* [Work required] Restate, word for word, every line of the data.

* [Information provided]
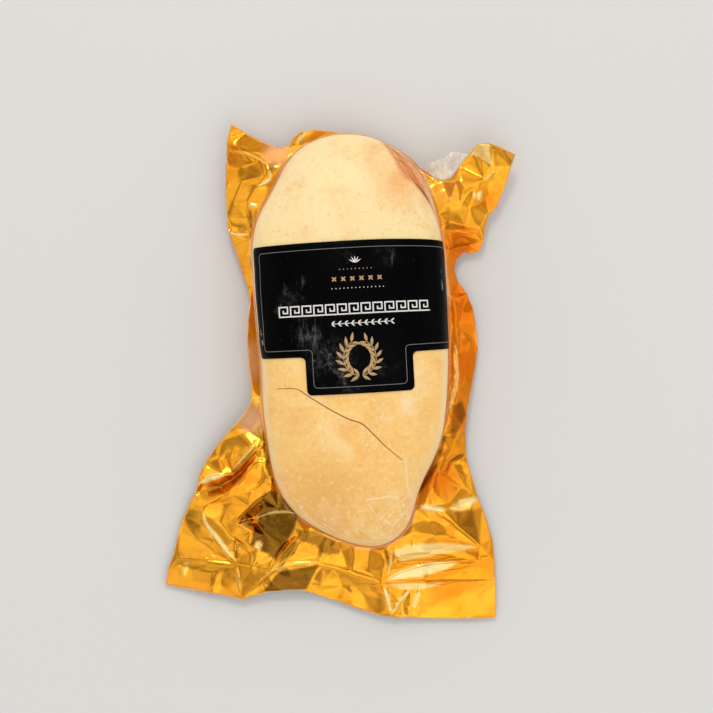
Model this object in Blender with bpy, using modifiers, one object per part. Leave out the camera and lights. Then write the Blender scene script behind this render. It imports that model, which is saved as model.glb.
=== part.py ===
"""Raw goose foie gras in its vacuum pouch, lying flat with the label up.

The liver is one big lobe. Under it lies the gold foil back of the pouch, which turns up round the
lobe and spreads into a crumpled flange. The clear front film follows the top of the lobe and then
the foil, and a black T-shaped label is stuck on it. All sizes are in millimetres until a mesh is
made. +Y is the blunt end of the liver, +X the right side seen from above, and the origin is the
middle of the flat underside.
"""
import math
import random

import bmesh
import bpy
import numpy as np
from mathutils.geometry import delaunay_2d_cdt

MM = 0.001

# The liver: a squared-off ellipsoid on an uneven outline, seen from above
LOBE_OUTLINE = [
    (50.6, -8), (49.6, 21), (47.8, 48), (45, 64), (42, 74), (38.5, 85), (31, 93.8), (20.5, 101),
    (9, 105.6), (-3, 106.6), (-14, 105), (-24.5, 100), (-32.5, 92), (-37.5, 82), (-43, 71.5),
    (-48, 62), (-50.3, 50), (-49.5, 31), (-47.8, 10), (-45.6, -12), (-44.7, -33), (-42.5, -50),
    (-40, -66), (-35.5, -79), (-27.5, -89.5), (-14, -98.2), (0, -104), (11.5, -106.3), (22, -103.5),
    (30, -95.5), (33.3, -85), (37, -73), (43.5, -60.5), (48, -46), (50, -28),
]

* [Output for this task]
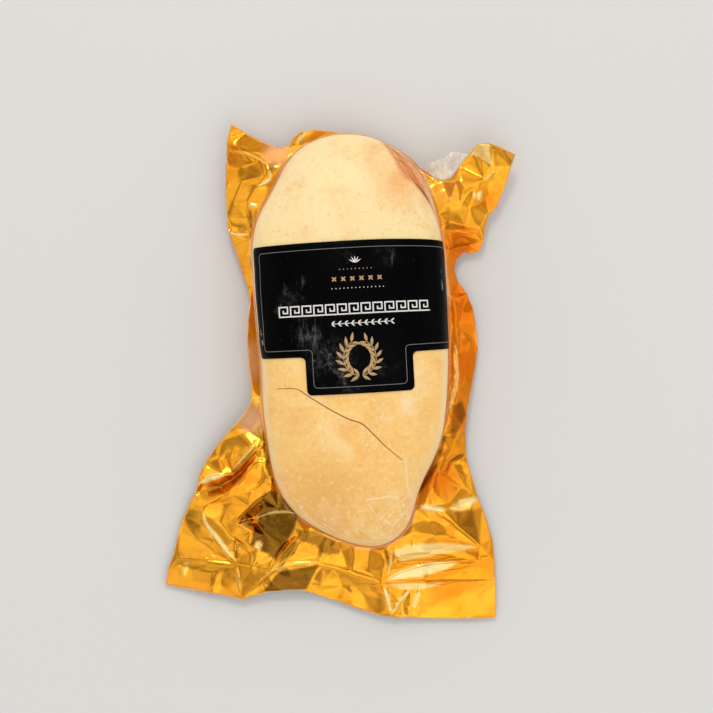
Model this object in Blender with bpy, using modifiers, one object per part. Leave out the camera and lights. Then write the Blender scene script behind this render. It imports that model, which is saved as model.glb.
=== part.py ===
"""Raw goose foie gras in its vacuum pouch, lying flat with the label up.

The liver is one big lobe. Under it lies the gold foil back of the pouch, which turns up round the
lobe and spreads into a crumpled flange. The clear front film follows the top of the lobe and then
the foil, and a black T-shaped label is stuck on it. All sizes are in millimetres until a mesh is
made. +Y is the blunt end of the liver, +X the right side seen from above, and the origin is the
middle of the flat underside.
"""
import math
import random

import bmesh
import bpy
import numpy as np
from mathutils.geometry import delaunay_2d_cdt

MM = 0.001

# The liver: a squared-off ellipsoid on an uneven outline, seen from above
LOBE_OUTLINE = [
    (50.6, -8), (49.6, 21), (47.8, 48), (45, 64), (42, 74), (38.5, 85), (31, 93.8), (20.5, 101),
    (9, 105.6), (-3, 106.6), (-14, 105), (-24.5, 100), (-32.5, 92), (-37.5, 82), (-43, 71.5),
    (-48, 62), (-50.3, 50), (-49.5, 31), (-47.8, 10), (-45.6, -12), (-44.7, -33), (-42.5, -50),
    (-40, -66), (-35.5, -79), (-27.5, -89.5), (-14, -98.2), (0, -104), (11.5, -106.3), (22, -103.5),
    (30, -95.5), (33.3, -85), (37, -73), (43.5, -60.5), (48, -46), (50, -28),
]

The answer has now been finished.